In the end, you cannot guarantee that an accident won’t ever happen, but healthy eyes have a higher chance of recovery.
So, keep an eye out! (Pun intended.)
Here are answers to other common questions you may have.
1. Why do pugs have big eyes?
They are a brachycephalic breed, meaning that they have a short nose and shallow eye sockets. The latter characteristic leads to bulging eyes.
2. Do pugs’ eyes straighten out?
Because of their breed’s characteristics, it is relatively common for pugs to be cross-eyed.
Their eyes may straighten out, or they may not. Either way, it is not something to worry about.
3. What is the cost of surgery for dog eye proptosis?

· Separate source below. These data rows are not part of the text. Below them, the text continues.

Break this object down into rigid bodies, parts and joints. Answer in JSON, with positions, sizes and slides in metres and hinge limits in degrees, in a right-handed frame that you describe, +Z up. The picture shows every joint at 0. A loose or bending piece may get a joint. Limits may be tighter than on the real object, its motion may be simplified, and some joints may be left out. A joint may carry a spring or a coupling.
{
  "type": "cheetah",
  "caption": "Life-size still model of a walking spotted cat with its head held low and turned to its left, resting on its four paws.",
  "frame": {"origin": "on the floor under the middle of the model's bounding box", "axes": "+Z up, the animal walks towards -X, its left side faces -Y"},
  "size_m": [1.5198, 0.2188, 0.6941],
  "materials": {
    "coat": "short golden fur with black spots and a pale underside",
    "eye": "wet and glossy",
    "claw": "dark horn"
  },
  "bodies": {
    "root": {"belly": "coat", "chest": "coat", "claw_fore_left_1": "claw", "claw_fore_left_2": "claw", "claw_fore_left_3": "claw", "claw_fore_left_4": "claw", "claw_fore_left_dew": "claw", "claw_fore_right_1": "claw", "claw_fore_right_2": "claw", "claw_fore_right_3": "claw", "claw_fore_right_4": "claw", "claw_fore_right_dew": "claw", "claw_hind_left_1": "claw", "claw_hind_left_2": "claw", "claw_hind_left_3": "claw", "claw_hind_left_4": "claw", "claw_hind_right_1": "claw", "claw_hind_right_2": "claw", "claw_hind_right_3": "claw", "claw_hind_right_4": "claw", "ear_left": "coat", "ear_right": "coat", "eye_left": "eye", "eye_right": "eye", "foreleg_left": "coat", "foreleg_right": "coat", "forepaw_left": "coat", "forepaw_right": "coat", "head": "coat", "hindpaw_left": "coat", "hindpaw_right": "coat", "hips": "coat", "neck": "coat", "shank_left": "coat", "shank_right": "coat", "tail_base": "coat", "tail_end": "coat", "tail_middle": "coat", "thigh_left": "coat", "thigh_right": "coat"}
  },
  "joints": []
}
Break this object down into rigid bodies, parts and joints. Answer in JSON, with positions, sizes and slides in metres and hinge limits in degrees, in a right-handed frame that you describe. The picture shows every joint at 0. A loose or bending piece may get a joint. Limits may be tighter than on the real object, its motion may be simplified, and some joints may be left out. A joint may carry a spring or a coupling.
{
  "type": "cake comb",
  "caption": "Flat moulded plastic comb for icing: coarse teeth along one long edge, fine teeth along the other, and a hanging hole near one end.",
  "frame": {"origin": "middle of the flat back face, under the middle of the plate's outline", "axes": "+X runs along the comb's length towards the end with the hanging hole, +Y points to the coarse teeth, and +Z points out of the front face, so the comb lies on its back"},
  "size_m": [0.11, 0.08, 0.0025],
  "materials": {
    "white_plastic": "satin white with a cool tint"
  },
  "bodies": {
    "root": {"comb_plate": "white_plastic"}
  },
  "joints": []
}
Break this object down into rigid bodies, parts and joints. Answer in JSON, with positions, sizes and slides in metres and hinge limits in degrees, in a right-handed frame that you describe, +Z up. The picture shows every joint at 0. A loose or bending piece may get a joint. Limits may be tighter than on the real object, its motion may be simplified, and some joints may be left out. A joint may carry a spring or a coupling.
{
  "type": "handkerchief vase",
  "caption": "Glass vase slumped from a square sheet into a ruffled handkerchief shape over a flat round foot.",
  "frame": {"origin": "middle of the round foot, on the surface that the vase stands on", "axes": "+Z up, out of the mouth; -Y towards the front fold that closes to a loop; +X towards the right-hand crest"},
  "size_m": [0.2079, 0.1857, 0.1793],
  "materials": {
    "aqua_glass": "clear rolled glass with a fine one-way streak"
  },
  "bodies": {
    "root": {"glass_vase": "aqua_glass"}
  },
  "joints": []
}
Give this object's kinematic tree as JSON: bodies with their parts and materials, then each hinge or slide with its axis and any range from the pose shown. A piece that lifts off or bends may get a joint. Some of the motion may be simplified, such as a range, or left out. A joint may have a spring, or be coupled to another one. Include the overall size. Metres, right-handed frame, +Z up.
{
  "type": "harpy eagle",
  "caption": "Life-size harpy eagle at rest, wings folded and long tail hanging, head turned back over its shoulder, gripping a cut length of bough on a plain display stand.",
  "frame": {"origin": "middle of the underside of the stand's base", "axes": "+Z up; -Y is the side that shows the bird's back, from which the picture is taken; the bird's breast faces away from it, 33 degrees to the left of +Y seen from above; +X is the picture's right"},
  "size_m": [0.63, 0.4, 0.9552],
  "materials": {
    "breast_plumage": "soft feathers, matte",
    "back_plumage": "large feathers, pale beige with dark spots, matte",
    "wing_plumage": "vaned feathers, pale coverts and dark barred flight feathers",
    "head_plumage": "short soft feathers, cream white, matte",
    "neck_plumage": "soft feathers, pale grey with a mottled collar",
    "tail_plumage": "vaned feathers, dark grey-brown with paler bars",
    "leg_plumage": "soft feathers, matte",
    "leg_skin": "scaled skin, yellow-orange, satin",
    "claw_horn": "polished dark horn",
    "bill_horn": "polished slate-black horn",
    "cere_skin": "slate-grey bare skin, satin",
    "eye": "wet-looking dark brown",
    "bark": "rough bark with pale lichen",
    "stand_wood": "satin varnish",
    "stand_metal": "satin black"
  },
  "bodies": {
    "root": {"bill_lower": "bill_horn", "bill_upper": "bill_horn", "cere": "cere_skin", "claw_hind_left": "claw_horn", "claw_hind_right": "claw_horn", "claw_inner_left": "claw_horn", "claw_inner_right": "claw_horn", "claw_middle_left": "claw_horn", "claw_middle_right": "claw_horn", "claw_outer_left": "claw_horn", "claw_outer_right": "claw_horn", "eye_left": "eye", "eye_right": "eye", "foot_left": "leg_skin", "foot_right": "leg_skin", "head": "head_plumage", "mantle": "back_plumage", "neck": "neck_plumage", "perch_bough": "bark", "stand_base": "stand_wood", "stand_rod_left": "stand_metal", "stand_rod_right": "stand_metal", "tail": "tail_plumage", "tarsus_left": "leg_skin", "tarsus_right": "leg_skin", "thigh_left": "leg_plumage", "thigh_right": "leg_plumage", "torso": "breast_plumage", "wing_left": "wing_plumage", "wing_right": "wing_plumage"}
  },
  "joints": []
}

Some people have estimated it between 500$ to 4000$. Truth is, it depends on your vet’s rates, the severity of the case, and where you live. Your best bet is asking your vet.
4. Can a pug’s eye pop out due to old age?
Proptosis occurs as a result of excessive pressure around the eyelids. There is no evidence that old age puts pugs at higher risk.
5. Do pug eyes pop out when they sneeze or chew?
Proptosis occurs as a result of blunt trauma. There is a level of pressure that their eyelids can withstand, and commonplace actions such as chewing or sneezing normally don’t exceed that limit.
6. What are other pug eye problems I should look out for?
Eyes are pugs’ Achilles heel, in a way. Other common eye-related conditions include distichiasis, entropion, cherry eye, pigmentary keratitis, and cataracts.
As soon as you notice something unusual, reach out to a vet.
So, What Now? Do I Just Wait For It to Happen?
While it may look like a scene straight out of a Freddy Krueger nightmare, proptosis doesn’t actually have to end in a cliffhanger.
Can a pug’s eye pop out in real life? Yes, it can. But the good news is: you’re now all prepared and ready to face it like a champ.
It may never happen at all, but if it ever does, you and your pug will no doubt overcome the situation.
By taking preventive measures, you and your furry friend will surely spend many more blissful years together.